WORK TO BE COMPLETED: Set down all of the data exactly as it appears.

[Raw records]

-=-=-=-=-

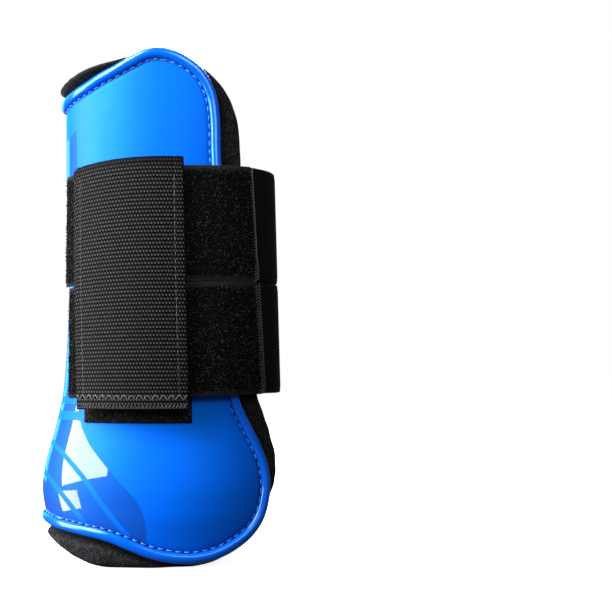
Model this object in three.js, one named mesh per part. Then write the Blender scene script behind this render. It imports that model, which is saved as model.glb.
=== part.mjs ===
// Open-front tendon boot for a horse's lower leg: the left one of a handed pair.
// Millimetres. +X is the open front, -Y the outer side that carries the closure, +Z up.
// Every layer is a patch of one common wrap surface, given a thickness along its normal.

import * as THREE from 'three';

// ---- Wrap surface: the outer face of the moulded shell ----
const WIDEST_X = 5;
const STRAP_ZONE_BOTTOM = 76;
const STRAP_ZONE_TOP = 181;
const FRONT_X_BOTTOM = 54.4;
const FRONT_X_TOP = 51.3;
const HALF_WIDTH_BOTTOM = 37.5;
const HALF_WIDTH_TOP = 36.7;
const FETLOCK_START = 76;
const FETLOCK_SPAN = 46;
const FETLOCK_FRONT_FLARE = 6.5;
const FETLOCK_SIDE_FLARE = 6;
const HEM_SPAN = 26;
const HEM_TUCK = 3;

// Back line of the leg in side view, as height and x.
const BACK_LINE = [
  [-5, -50], [16, -52.9], [32, -55.8], [46, -54.4], [62, -50],
  [80, -46.4], [128, -44.4], [177, -46.1], [245, -47],
];

// ---- Outlines in side view, as x and height, from the back of the hem to the back of the collar ----
const SHELL_HEM_BACK = 17.6;
const SHELL_COLLAR_BACK = 217.6;
const SHELL_OUTLINE = [
  [-43, 15.4], [-33.7, 14], [-23.8, 12], [-13.4, 8], [-5, 4.8], [5, 2.6], [14, 1.9],
  [21, 2.6], [28, 4.6], [35, 8.1], [41.5, 13], [46.8, 20.6], [49.4, 30], [49.7, 38],
  [48.4, 46], [45.4, 54], [41, 63], [35.4, 75.7], [32.8, 100], [30.4, 128],
  [27.8, 165], [26.4, 190], [25.9, 206], [23.8, 218],
  [18.3, 227.3], [12, 232.2], [4.9, 235.6], [-2.7, 237], [-9, 236], [-15.5, 233],
  [-22.9, 229.2], [-29.5, 226.2], [-37, 222.4],
];
const SHELL_HEM_CORNER = 12;
const SHELL_COLLAR_CORNER = 25;

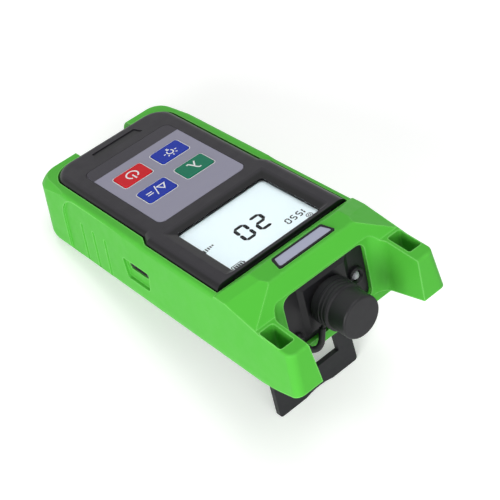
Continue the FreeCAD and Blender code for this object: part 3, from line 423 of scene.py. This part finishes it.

-=-=-=-=-

RESPONSE:
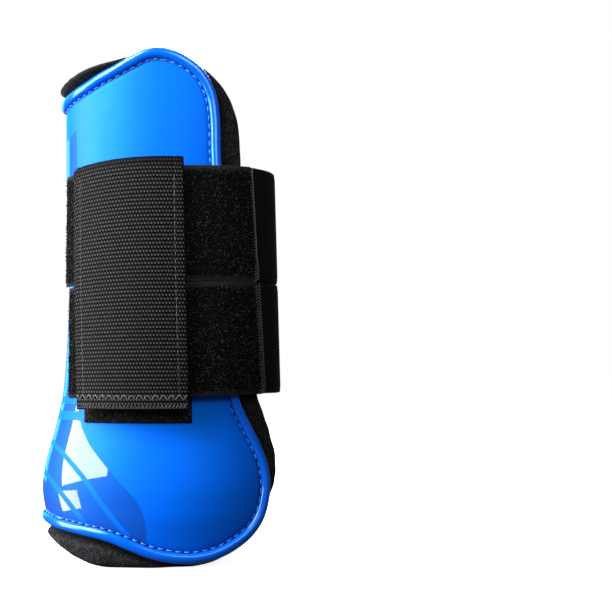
Model this object in three.js, one named mesh per part. Then write the Blender scene script behind this render. It imports that model, which is saved as model.glb.
=== part.mjs ===
// Open-front tendon boot for a horse's lower leg: the left one of a handed pair.
// Millimetres. +X is the open front, -Y the outer side that carries the closure, +Z up.
// Every layer is a patch of one common wrap surface, given a thickness along its normal.

import * as THREE from 'three';

// ---- Wrap surface: the outer face of the moulded shell ----
const WIDEST_X = 5;
const STRAP_ZONE_BOTTOM = 76;
const STRAP_ZONE_TOP = 181;
const FRONT_X_BOTTOM = 54.4;
const FRONT_X_TOP = 51.3;
const HALF_WIDTH_BOTTOM = 37.5;
const HALF_WIDTH_TOP = 36.7;
const FETLOCK_START = 76;
const FETLOCK_SPAN = 46;
const FETLOCK_FRONT_FLARE = 6.5;
const FETLOCK_SIDE_FLARE = 6;
const HEM_SPAN = 26;
const HEM_TUCK = 3;

// Back line of the leg in side view, as height and x.
const BACK_LINE = [
  [-5, -50], [16, -52.9], [32, -55.8], [46, -54.4], [62, -50],
  [80, -46.4], [128, -44.4], [177, -46.1], [245, -47],
];

// ---- Outlines in side view, as x and height, from the back of the hem to the back of the collar ----
const SHELL_HEM_BACK = 17.6;
const SHELL_COLLAR_BACK = 217.6;
const SHELL_OUTLINE = [
  [-43, 15.4], [-33.7, 14], [-23.8, 12], [-13.4, 8], [-5, 4.8], [5, 2.6], [14, 1.9],
  [21, 2.6], [28, 4.6], [35, 8.1], [41.5, 13], [46.8, 20.6], [49.4, 30], [49.7, 38],
  [48.4, 46], [45.4, 54], [41, 63], [35.4, 75.7], [32.8, 100], [30.4, 128],
  [27.8, 165], [26.4, 190], [25.9, 206], [23.8, 218],
  [18.3, 227.3], [12, 232.2], [4.9, 235.6], [-2.7, 237], [-9, 236], [-15.5, 233],
  [-22.9, 229.2], [-29.5, 226.2], [-37, 222.4],
];
const SHELL_HEM_CORNER = 12;
const SHELL_COLLAR_CORNER = 25;

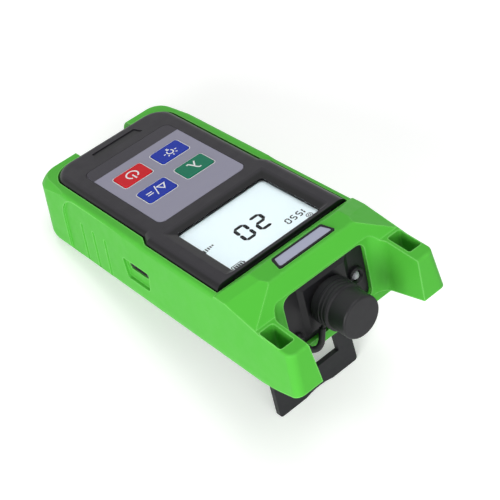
Continue the FreeCAD and Blender code for this object: part 3, from line 423 of scene.py. This part finishes it.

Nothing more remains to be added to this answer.